**Set problem**
Below are several records. Retype exactly those lines running from the one with "Model this object" through the one with "milky plastic globe, with", end lines included, and no others.

**Extracted entries**
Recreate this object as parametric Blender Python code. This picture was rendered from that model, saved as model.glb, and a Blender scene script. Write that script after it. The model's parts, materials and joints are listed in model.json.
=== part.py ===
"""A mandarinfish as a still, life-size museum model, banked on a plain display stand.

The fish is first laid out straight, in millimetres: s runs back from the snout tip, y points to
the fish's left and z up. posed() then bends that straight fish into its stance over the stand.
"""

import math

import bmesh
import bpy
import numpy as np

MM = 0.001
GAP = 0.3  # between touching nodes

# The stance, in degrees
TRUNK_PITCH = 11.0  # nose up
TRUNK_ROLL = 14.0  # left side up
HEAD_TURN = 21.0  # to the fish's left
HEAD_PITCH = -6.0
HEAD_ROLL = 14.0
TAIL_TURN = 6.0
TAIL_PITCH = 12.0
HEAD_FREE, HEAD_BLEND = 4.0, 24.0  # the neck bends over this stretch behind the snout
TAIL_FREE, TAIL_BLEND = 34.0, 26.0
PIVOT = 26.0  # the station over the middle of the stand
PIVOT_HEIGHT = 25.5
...
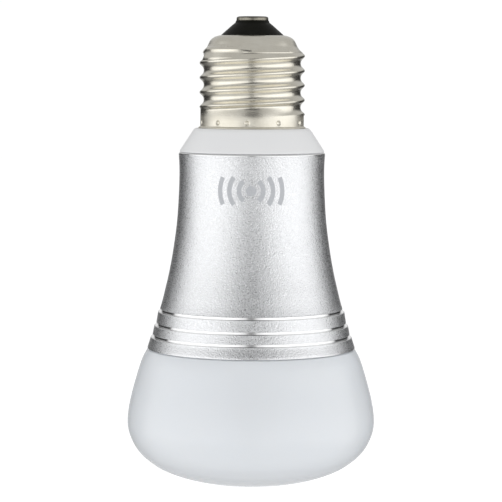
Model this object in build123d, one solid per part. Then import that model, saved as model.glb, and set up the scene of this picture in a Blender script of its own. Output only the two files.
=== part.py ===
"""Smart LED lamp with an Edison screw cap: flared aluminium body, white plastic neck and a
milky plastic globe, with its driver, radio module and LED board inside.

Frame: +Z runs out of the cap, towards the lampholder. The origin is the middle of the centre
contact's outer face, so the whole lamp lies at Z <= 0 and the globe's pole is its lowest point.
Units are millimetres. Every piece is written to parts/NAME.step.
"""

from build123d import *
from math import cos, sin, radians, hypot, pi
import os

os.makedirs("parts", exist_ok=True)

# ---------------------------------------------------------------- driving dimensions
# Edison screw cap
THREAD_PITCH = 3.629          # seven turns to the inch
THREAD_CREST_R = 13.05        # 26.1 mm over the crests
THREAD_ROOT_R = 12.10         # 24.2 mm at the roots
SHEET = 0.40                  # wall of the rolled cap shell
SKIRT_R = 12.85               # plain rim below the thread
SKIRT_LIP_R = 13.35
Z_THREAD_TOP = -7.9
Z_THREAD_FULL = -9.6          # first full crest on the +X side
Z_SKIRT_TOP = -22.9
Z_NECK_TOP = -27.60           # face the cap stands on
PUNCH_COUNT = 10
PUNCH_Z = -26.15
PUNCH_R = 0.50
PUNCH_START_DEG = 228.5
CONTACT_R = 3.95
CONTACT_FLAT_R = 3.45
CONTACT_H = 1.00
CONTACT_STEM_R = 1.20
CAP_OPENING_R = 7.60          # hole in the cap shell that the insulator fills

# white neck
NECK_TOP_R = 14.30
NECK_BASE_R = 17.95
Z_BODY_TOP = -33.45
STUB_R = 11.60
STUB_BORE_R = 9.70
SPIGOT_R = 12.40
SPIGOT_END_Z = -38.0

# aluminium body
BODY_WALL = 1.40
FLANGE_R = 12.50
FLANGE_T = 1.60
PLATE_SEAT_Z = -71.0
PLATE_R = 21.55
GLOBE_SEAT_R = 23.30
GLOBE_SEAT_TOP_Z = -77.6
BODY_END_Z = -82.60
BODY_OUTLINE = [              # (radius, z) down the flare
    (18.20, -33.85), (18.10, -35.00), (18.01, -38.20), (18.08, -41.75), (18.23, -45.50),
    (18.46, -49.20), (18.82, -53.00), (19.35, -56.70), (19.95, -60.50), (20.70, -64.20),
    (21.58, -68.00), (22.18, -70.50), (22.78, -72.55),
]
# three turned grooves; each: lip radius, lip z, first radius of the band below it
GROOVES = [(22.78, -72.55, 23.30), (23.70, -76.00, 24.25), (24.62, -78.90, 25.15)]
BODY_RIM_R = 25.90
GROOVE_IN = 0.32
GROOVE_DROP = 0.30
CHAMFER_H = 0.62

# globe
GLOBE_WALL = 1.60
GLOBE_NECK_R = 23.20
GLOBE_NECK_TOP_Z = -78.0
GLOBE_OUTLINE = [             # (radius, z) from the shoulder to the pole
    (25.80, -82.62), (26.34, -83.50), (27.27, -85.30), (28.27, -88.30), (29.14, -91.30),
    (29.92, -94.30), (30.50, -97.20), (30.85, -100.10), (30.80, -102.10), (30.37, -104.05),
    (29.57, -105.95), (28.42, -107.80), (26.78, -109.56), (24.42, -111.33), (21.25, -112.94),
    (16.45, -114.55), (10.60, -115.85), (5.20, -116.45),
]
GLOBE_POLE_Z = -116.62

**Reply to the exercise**
Model this object in build123d, one solid per part. Then import that model, saved as model.glb, and set up the scene of this picture in a Blender script of its own. Output only the two files.
=== part.py ===
"""Smart LED lamp with an Edison screw cap: flared aluminium body, white plastic neck and a
milky plastic globe, with its driver, radio module and LED board inside.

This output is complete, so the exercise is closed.